CAD and scene scripts
# # # # #

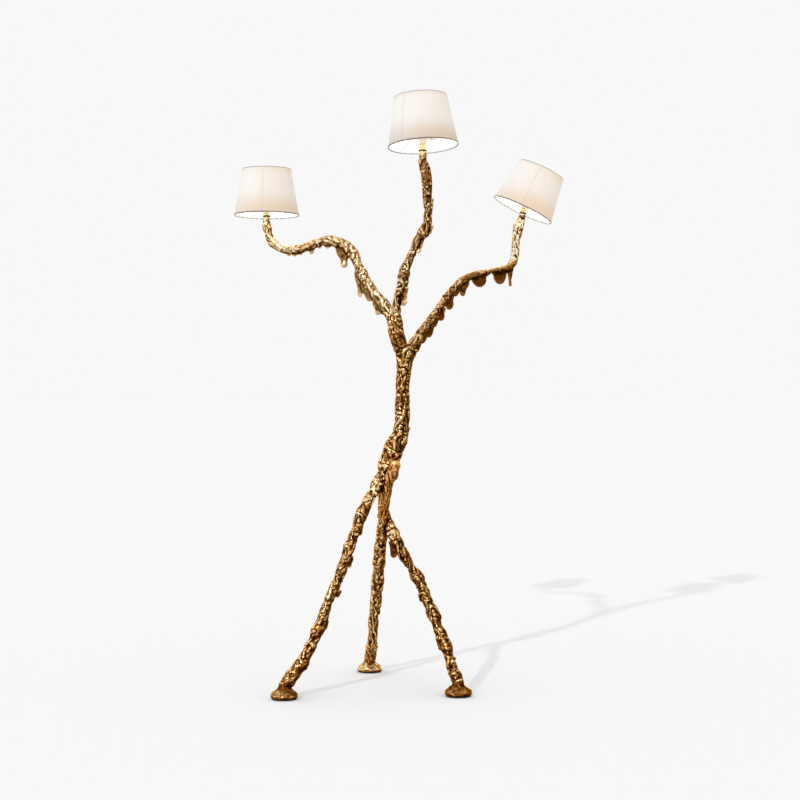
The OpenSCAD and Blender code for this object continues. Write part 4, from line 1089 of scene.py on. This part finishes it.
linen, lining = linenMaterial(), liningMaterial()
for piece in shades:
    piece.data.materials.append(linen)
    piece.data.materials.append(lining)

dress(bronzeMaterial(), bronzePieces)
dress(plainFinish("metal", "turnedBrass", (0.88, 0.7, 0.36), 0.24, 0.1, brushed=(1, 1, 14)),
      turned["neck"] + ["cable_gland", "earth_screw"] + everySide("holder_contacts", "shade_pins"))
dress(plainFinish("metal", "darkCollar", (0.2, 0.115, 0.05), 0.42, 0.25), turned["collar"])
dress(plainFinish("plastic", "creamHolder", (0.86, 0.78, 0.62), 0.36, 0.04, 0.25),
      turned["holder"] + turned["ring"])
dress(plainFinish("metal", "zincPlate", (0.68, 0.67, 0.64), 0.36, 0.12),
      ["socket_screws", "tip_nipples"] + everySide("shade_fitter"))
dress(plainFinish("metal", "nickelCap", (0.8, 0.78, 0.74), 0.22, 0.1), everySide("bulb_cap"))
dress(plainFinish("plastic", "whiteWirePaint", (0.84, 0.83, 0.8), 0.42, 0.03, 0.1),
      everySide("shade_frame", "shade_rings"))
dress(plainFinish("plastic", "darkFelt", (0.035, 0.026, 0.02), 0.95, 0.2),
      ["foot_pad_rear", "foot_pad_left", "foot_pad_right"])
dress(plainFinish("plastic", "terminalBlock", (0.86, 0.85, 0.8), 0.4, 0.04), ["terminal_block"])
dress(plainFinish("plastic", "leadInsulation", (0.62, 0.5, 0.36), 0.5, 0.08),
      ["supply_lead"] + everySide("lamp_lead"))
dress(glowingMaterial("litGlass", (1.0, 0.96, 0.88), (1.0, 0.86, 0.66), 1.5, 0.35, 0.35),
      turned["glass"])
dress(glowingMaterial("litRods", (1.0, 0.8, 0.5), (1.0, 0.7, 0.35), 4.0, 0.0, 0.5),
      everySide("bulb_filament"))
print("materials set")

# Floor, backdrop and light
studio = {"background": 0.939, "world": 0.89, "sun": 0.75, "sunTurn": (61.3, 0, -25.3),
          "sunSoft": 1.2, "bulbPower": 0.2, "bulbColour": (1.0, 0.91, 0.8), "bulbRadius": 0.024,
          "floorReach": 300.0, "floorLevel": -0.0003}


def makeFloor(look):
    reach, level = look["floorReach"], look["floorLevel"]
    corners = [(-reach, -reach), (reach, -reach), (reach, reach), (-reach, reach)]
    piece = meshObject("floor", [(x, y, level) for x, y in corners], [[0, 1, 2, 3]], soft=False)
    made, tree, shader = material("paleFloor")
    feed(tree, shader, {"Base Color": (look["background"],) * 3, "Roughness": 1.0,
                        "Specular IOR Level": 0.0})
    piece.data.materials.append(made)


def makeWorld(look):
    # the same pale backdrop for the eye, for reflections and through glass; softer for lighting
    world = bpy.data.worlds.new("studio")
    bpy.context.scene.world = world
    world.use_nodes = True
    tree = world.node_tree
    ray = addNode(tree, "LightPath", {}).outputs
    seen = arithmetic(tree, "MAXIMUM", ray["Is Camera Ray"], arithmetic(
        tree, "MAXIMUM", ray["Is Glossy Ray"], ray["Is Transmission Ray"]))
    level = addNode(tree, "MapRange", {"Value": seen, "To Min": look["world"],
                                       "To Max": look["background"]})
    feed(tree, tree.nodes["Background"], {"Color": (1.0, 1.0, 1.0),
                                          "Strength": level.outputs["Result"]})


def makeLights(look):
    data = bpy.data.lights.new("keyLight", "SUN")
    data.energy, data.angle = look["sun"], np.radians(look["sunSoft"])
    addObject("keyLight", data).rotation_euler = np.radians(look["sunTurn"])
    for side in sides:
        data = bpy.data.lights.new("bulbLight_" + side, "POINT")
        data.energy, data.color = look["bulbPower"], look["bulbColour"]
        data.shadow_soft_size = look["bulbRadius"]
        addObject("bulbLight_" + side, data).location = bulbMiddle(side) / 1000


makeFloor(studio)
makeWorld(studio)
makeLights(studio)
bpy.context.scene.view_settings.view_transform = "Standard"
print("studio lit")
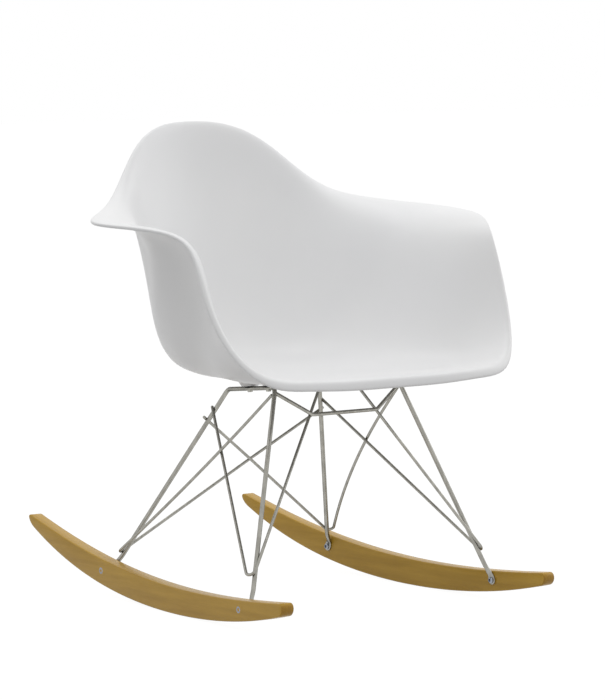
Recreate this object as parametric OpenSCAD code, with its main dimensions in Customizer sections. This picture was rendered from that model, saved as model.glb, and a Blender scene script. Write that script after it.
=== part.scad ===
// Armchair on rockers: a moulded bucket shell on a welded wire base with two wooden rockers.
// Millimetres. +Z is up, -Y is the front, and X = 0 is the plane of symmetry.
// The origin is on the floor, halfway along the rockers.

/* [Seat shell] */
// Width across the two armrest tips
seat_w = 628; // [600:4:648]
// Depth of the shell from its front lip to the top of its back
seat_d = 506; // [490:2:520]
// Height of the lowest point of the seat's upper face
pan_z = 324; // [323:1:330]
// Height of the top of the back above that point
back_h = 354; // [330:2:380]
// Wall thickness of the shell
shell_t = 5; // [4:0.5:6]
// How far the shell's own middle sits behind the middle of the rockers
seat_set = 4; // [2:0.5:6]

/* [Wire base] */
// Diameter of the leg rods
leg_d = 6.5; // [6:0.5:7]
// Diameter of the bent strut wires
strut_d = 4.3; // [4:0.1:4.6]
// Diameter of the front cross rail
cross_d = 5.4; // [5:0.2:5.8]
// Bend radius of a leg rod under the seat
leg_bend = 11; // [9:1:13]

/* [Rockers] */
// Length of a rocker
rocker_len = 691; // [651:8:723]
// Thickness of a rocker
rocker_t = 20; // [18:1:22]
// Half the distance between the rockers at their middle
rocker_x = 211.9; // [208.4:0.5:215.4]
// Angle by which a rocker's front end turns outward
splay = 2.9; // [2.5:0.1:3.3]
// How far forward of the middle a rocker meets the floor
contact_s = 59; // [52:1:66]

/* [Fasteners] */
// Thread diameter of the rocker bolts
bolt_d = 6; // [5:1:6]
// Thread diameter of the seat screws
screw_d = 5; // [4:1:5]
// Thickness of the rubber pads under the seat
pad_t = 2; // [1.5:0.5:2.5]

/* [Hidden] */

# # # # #

What is asked
Print every entry exactly as it appears.

Solved exercise
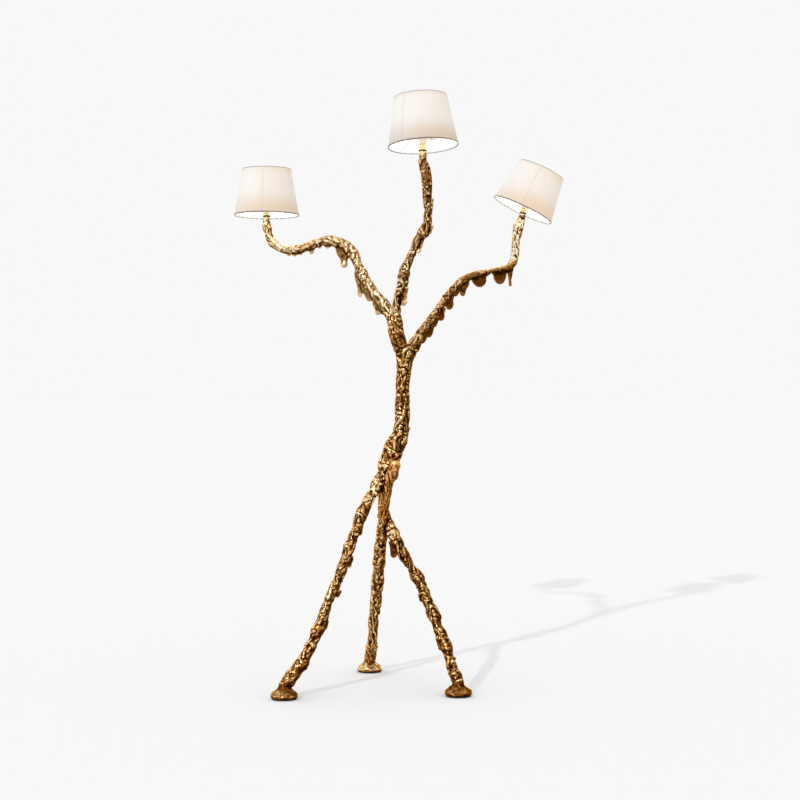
The OpenSCAD and Blender code for this object continues. Write part 4, from line 1089 of scene.py on. This part finishes it.
linen, lining = linenMaterial(), liningMaterial()
for piece in shades:
    piece.data.materials.append(linen)
    piece.data.materials.append(lining)

dress(bronzeMaterial(), bronzePieces)
dress(plainFinish("metal", "turnedBrass", (0.88, 0.7, 0.36), 0.24, 0.1, brushed=(1, 1, 14)),
      turned["neck"] + ["cable_gland", "earth_screw"] + everySide("holder_contacts", "shade_pins"))
dress(plainFinish("metal", "darkCollar", (0.2, 0.115, 0.05), 0.42, 0.25), turned["collar"])
dress(plainFinish("plastic", "creamHolder", (0.86, 0.78, 0.62), 0.36, 0.04, 0.25),
      turned["holder"] + turned["ring"])
dress(plainFinish("metal", "zincPlate", (0.68, 0.67, 0.64), 0.36, 0.12),
      ["socket_screws", "tip_nipples"] + everySide("shade_fitter"))
dress(plainFinish("metal", "nickelCap", (0.8, 0.78, 0.74), 0.22, 0.1), everySide("bulb_cap"))
dress(plainFinish("plastic", "whiteWirePaint", (0.84, 0.83, 0.8), 0.42, 0.03, 0.1),
      everySide("shade_frame", "shade_rings"))
dress(plainFinish("plastic", "darkFelt", (0.035, 0.026, 0.02), 0.95, 0.2),
      ["foot_pad_rear", "foot_pad_left", "foot_pad_right"])
dress(plainFinish("plastic", "terminalBlock", (0.86, 0.85, 0.8), 0.4, 0.04), ["terminal_block"])
dress(plainFinish("plastic", "leadInsulation", (0.62, 0.5, 0.36), 0.5, 0.08),
      ["supply_lead"] + everySide("lamp_lead"))
dress(glowingMaterial("litGlass", (1.0, 0.96, 0.88), (1.0, 0.86, 0.66), 1.5, 0.35, 0.35),
      turned["glass"])
dress(glowingMaterial("litRods", (1.0, 0.8, 0.5), (1.0, 0.7, 0.35), 4.0, 0.0, 0.5),
      everySide("bulb_filament"))
print("materials set")

# Floor, backdrop and light
studio = {"background": 0.939, "world": 0.89, "sun": 0.75, "sunTurn": (61.3, 0, -25.3),
          "sunSoft": 1.2, "bulbPower": 0.2, "bulbColour": (1.0, 0.91, 0.8), "bulbRadius": 0.024,
          "floorReach": 300.0, "floorLevel": -0.0003}


def makeFloor(look):
    reach, level = look["floorReach"], look["floorLevel"]
    corners = [(-reach, -reach), (reach, -reach), (reach, reach), (-reach, reach)]
    piece = meshObject("floor", [(x, y, level) for x, y in corners], [[0, 1, 2, 3]], soft=False)
    made, tree, shader = material("paleFloor")
    feed(tree, shader, {"Base Color": (look["background"],) * 3, "Roughness": 1.0,
                        "Specular IOR Level": 0.0})
    piece.data.materials.append(made)


def makeWorld(look):
    # the same pale backdrop for the eye, for reflections and through glass; softer for lighting
    world = bpy.data.worlds.new("studio")
    bpy.context.scene.world = world
    world.use_nodes = True
    tree = world.node_tree
    ray = addNode(tree, "LightPath", {}).outputs
    seen = arithmetic(tree, "MAXIMUM", ray["Is Camera Ray"], arithmetic(
        tree, "MAXIMUM", ray["Is Glossy Ray"], ray["Is Transmission Ray"]))
    level = addNode(tree, "MapRange", {"Value": seen, "To Min": look["world"],
                                       "To Max": look["background"]})
    feed(tree, tree.nodes["Background"], {"Color": (1.0, 1.0, 1.0),
                                          "Strength": level.outputs["Result"]})


def makeLights(look):
    data = bpy.data.lights.new("keyLight", "SUN")
    data.energy, data.angle = look["sun"], np.radians(look["sunSoft"])
    addObject("keyLight", data).rotation_euler = np.radians(look["sunTurn"])
    for side in sides:
        data = bpy.data.lights.new("bulbLight_" + side, "POINT")
        data.energy, data.color = look["bulbPower"], look["bulbColour"]
        data.shadow_soft_size = look["bulbRadius"]
        addObject("bulbLight_" + side, data).location = bulbMiddle(side) / 1000


makeFloor(studio)
makeWorld(studio)
makeLights(studio)
bpy.context.scene.view_settings.view_transform = "Standard"
print("studio lit")
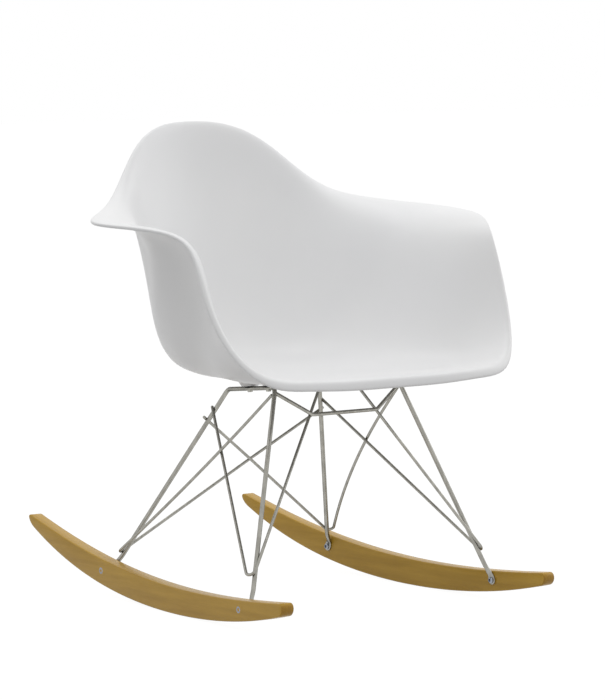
Recreate this object as parametric OpenSCAD code, with its main dimensions in Customizer sections. This picture was rendered from that model, saved as model.glb, and a Blender scene script. Write that script after it.
=== part.scad ===
// Armchair on rockers: a moulded bucket shell on a welded wire base with two wooden rockers.
// Millimetres. +Z is up, -Y is the front, and X = 0 is the plane of symmetry.
// The origin is on the floor, halfway along the rockers.

/* [Seat shell] */
// Width across the two armrest tips
seat_w = 628; // [600:4:648]
// Depth of the shell from its front lip to the top of its back
seat_d = 506; // [490:2:520]
// Height of the lowest point of the seat's upper face
pan_z = 324; // [323:1:330]
// Height of the top of the back above that point
back_h = 354; // [330:2:380]
// Wall thickness of the shell
shell_t = 5; // [4:0.5:6]
// How far the shell's own middle sits behind the middle of the rockers
seat_set = 4; // [2:0.5:6]

/* [Wire base] */
// Diameter of the leg rods
leg_d = 6.5; // [6:0.5:7]
// Diameter of the bent strut wires
strut_d = 4.3; // [4:0.1:4.6]
// Diameter of the front cross rail
cross_d = 5.4; // [5:0.2:5.8]
// Bend radius of a leg rod under the seat
leg_bend = 11; // [9:1:13]

/* [Rockers] */
// Length of a rocker
rocker_len = 691; // [651:8:723]
// Thickness of a rocker
rocker_t = 20; // [18:1:22]
// Half the distance between the rockers at their middle
rocker_x = 211.9; // [208.4:0.5:215.4]
// Angle by which a rocker's front end turns outward
splay = 2.9; // [2.5:0.1:3.3]
// How far forward of the middle a rocker meets the floor
contact_s = 59; // [52:1:66]

/* [Fasteners] */
// Thread diameter of the rocker bolts
bolt_d = 6; // [5:1:6]
// Thread diameter of the seat screws
screw_d = 5; // [4:1:5]
// Thickness of the rubber pads under the seat
pad_t = 2; // [1.5:0.5:2.5]

/* [Hidden] */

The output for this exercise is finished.